- Este evento ha pasado.
Seminar; Administrative Sovereignty: An Idea in the Past?
marzo 7 @ 11:00 am - 1:00 pm
Trachtenberg School students are invited to join a conversation hosted by GW’s Elliott School in connection with the ASPA conference on March 7, 11:30-1:00 p.m., 1957 E Street, NW, Room 505.
- Kim Moloney PhD, Murdoch University, Australia
- Derick Brinkerhoff PhD, George Washington University, US
- Heidi Smith, Universidad Iberoamericana
- Bokgyo Jeong, Kean University
- This Seminar draws upon the January 2019 publication of the Oxford Handbook of Global Policy and Transnational Administration. This 40-chapter, 53-author, and 765-page Handbook co-edited by Diane Stone (University of Canberra; University of Warwick) and Kim Moloney (Murdoch University) is no rehash of a disciplinary past. Instead, this Handbook declares that not only are European Union studies a ‘tributary’ of any study of global policy and its transnational administration but that the traditional administrative sovereignty of the state can no longer be assumed. With a multiplicity of global and regional actors creating, influencing, and implementing policy in multiple contexts, now is the time to explore their administrative impact.
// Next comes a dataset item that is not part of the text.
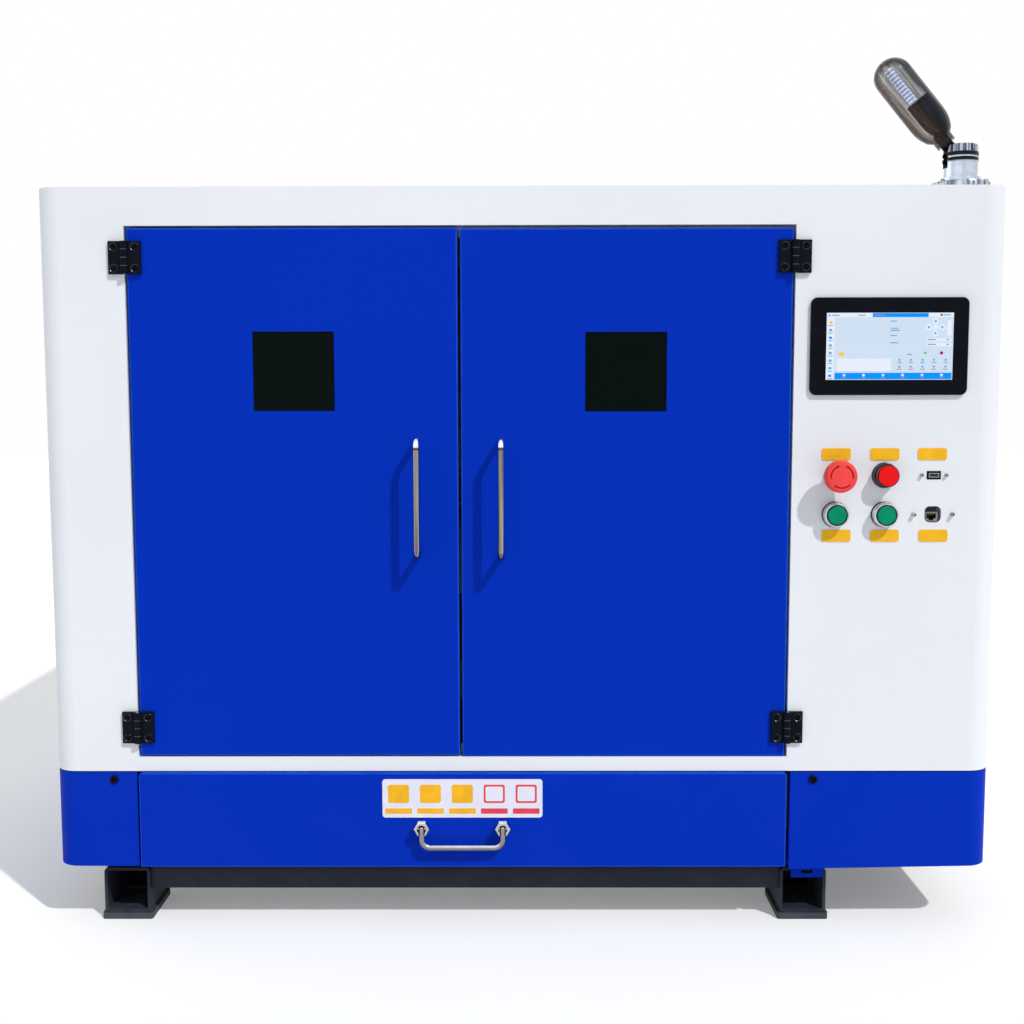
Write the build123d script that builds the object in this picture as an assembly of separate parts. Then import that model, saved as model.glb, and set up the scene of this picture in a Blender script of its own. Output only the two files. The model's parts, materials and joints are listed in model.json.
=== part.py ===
from build123d import *
import math
import os

# Body of the machine, seen from the front: X to the right, Y to the back, Z up from the floor
BODY_WIDTH = 1200.0
BODY_DEPTH = 1000.0
BODY_TOP = 937.0
HOUSING_BOTTOM = 205.0
SKIRT_BOTTOM = 80.0
SKIRT_SEAM = 1.5
SHEET = 2.0
CORNER_RADIUS = 30.0
FASCIA_RETURN = 60.0
PANEL_SEAM = 1.5

# Door opening in the front
LEFT_STILE = 111.0
RIGHT_STILE = 263.0
SILL_HEIGHT = 18.5
HEAD_HEIGHT = 47.0
OPENING_RETURN = 24.0
OPENING_LIP = 12.0

# Doors, which lie flush in the opening
DOOR_DEPTH = 18.0
DOOR_LIP = 14.0
DOOR_SIDE_GAP = 3.0
DOOR_TOP_GAP = 3.0
DOOR_BOTTOM_GAP = 2.0
DOOR_MIDDLE_GAP = 3.6
DOOR_SPLIT_SHIFT = -1.3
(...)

With the mayors of large cities acting as paradiplomatic actors, management consultancies influencing administrative contexts, global regulatory expansion (and consolidation), increasingly powerful non-governmental organizations and foundations, and a multiplicity of institutionalizing international and regional organizations, the administrative state is no longer our globe’s key administrative actor. This volume asserts that the past’s key public actor (e.g. state) is increasingly outnumbered by private actors with global influence. Thus, this new global policy arena (as opposed to a global public policy arena) must be understood and reconceptualized via its interaction with transnational administration. Moreover, and as noted in this Seminar, the transparency and accountability of global policy actors and their transnational administration are hampered by underdeveloped global administrative law (and international administrative law) arenas and thus, raising new questions about this emergent global order and our abilities to encourage its actors to be transparent and accountable.